[Records with modeling code]
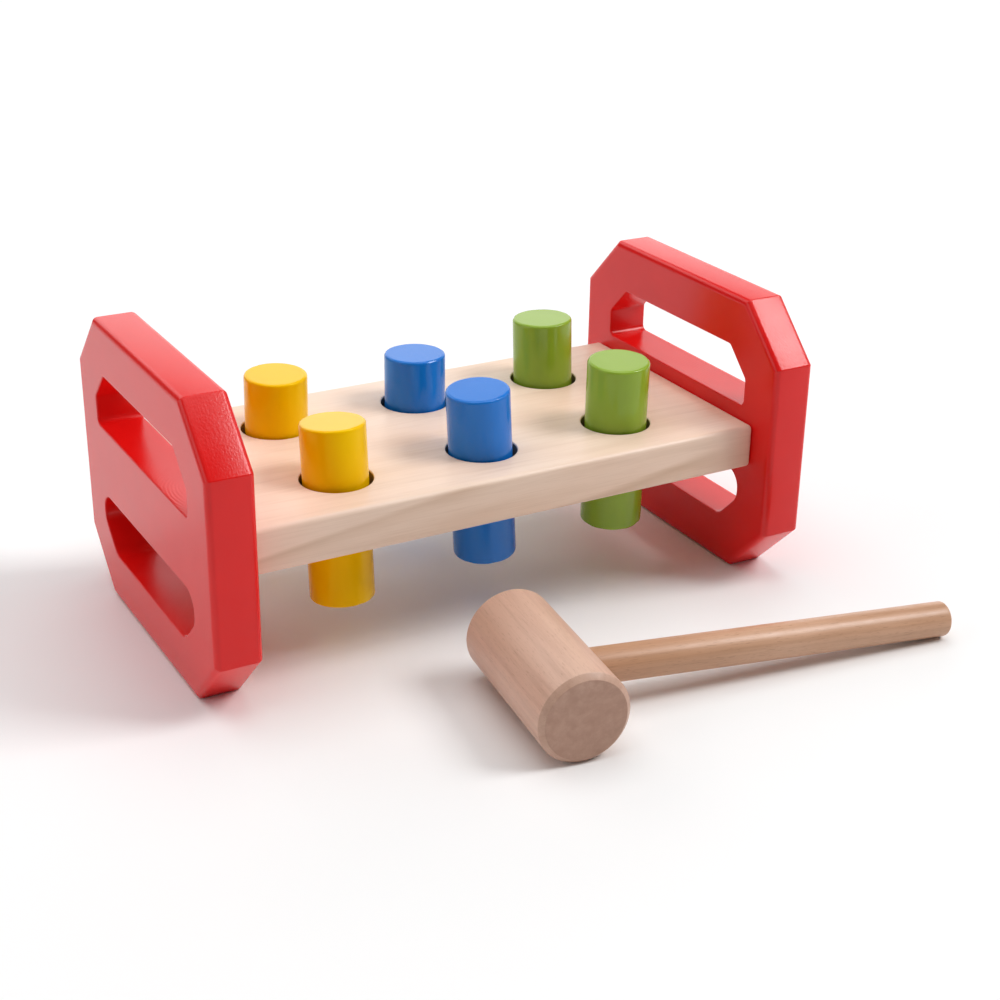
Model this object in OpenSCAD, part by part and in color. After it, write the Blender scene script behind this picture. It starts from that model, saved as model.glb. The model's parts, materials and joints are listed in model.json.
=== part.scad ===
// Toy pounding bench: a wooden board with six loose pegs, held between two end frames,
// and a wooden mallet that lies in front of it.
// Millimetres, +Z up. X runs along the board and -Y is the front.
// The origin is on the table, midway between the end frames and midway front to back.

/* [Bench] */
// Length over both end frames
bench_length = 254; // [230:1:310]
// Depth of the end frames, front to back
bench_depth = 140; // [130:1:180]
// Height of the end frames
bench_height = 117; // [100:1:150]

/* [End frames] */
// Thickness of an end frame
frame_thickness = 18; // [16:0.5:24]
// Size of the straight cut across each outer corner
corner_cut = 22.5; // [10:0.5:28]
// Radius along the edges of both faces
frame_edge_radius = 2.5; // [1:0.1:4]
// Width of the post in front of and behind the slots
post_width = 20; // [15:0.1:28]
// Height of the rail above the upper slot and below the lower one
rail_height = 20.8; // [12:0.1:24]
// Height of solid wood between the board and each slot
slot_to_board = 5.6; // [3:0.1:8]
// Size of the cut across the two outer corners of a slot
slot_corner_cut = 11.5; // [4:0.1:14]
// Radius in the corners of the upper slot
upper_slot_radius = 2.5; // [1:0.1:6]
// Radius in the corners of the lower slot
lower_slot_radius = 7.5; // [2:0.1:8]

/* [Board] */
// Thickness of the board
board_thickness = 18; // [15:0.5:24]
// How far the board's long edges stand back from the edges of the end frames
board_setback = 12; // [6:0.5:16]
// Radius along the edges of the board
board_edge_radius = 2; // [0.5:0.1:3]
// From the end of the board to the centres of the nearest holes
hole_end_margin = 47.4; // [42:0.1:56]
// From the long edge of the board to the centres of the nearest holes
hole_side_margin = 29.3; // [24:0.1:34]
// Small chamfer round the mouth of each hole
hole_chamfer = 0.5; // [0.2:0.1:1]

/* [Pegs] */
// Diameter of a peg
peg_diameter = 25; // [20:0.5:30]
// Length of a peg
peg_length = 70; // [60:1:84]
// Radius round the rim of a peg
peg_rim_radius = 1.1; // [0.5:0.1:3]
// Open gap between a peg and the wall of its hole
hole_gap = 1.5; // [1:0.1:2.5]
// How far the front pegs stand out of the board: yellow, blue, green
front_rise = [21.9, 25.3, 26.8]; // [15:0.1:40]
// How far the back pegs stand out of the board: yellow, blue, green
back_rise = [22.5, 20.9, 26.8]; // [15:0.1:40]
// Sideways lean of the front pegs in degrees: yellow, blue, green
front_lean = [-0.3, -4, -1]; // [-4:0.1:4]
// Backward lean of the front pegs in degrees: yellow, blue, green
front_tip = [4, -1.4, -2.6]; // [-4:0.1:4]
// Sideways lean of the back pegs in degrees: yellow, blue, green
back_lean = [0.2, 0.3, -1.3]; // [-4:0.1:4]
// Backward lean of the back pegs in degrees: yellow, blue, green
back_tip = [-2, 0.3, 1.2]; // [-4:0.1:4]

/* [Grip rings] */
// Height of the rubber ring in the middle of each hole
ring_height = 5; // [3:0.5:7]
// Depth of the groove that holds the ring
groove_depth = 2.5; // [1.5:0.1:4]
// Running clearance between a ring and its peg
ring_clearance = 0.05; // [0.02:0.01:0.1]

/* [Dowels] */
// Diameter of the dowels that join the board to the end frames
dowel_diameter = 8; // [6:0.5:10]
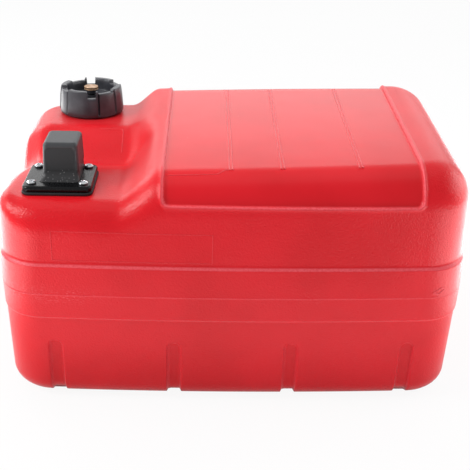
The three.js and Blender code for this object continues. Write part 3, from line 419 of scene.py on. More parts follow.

• BRIEF
Looking at the material above, please copy exactly every line from its first line through the line containing "bench_height = 117; // [100:1:150]", with both ends included and nothing else.

• ANSWER TO THIS TASK
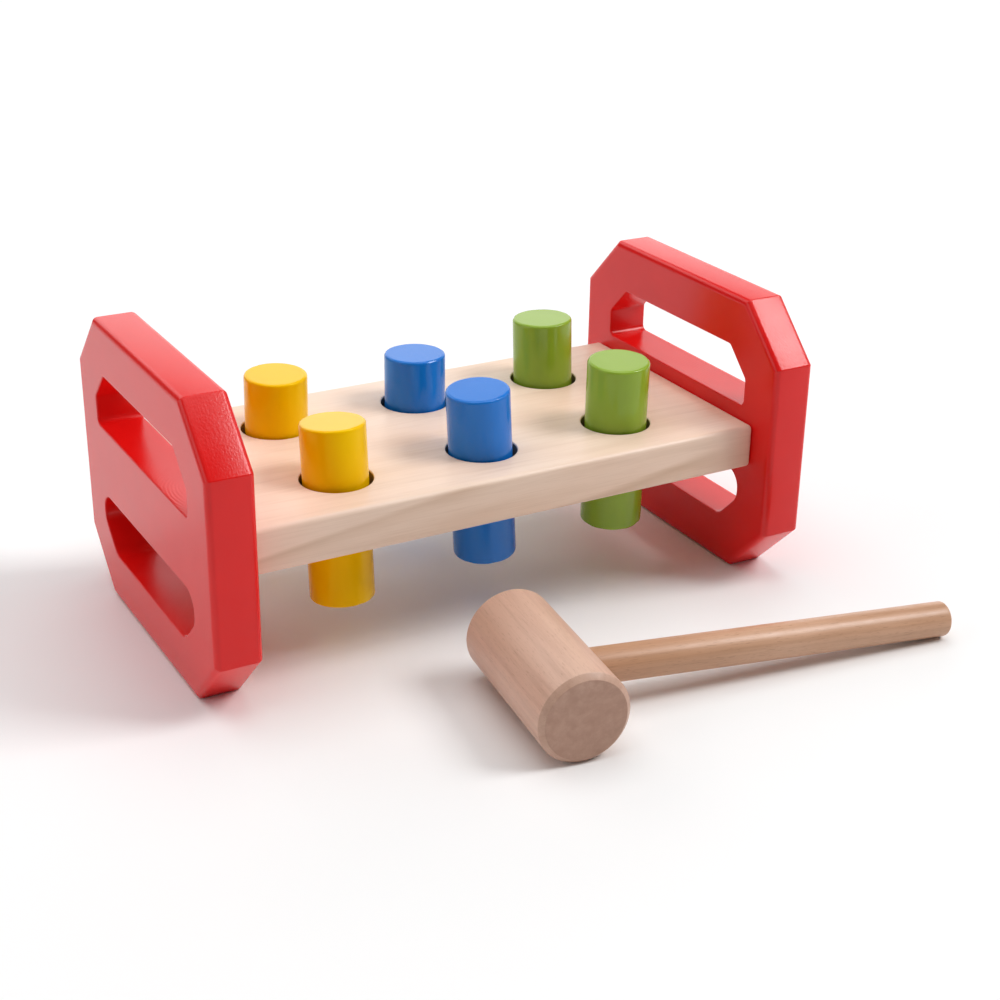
Model this object in OpenSCAD, part by part and in color. After it, write the Blender scene script behind this picture. It starts from that model, saved as model.glb. The model's parts, materials and joints are listed in model.json.
=== part.scad ===
// Toy pounding bench: a wooden board with six loose pegs, held between two end frames,
// and a wooden mallet that lies in front of it.
// Millimetres, +Z up. X runs along the board and -Y is the front.
// The origin is on the table, midway between the end frames and midway front to back.

/* [Bench] */
// Length over both end frames
bench_length = 254; // [230:1:310]
// Depth of the end frames, front to back
bench_depth = 140; // [130:1:180]
// Height of the end frames
bench_height = 117; // [100:1:150]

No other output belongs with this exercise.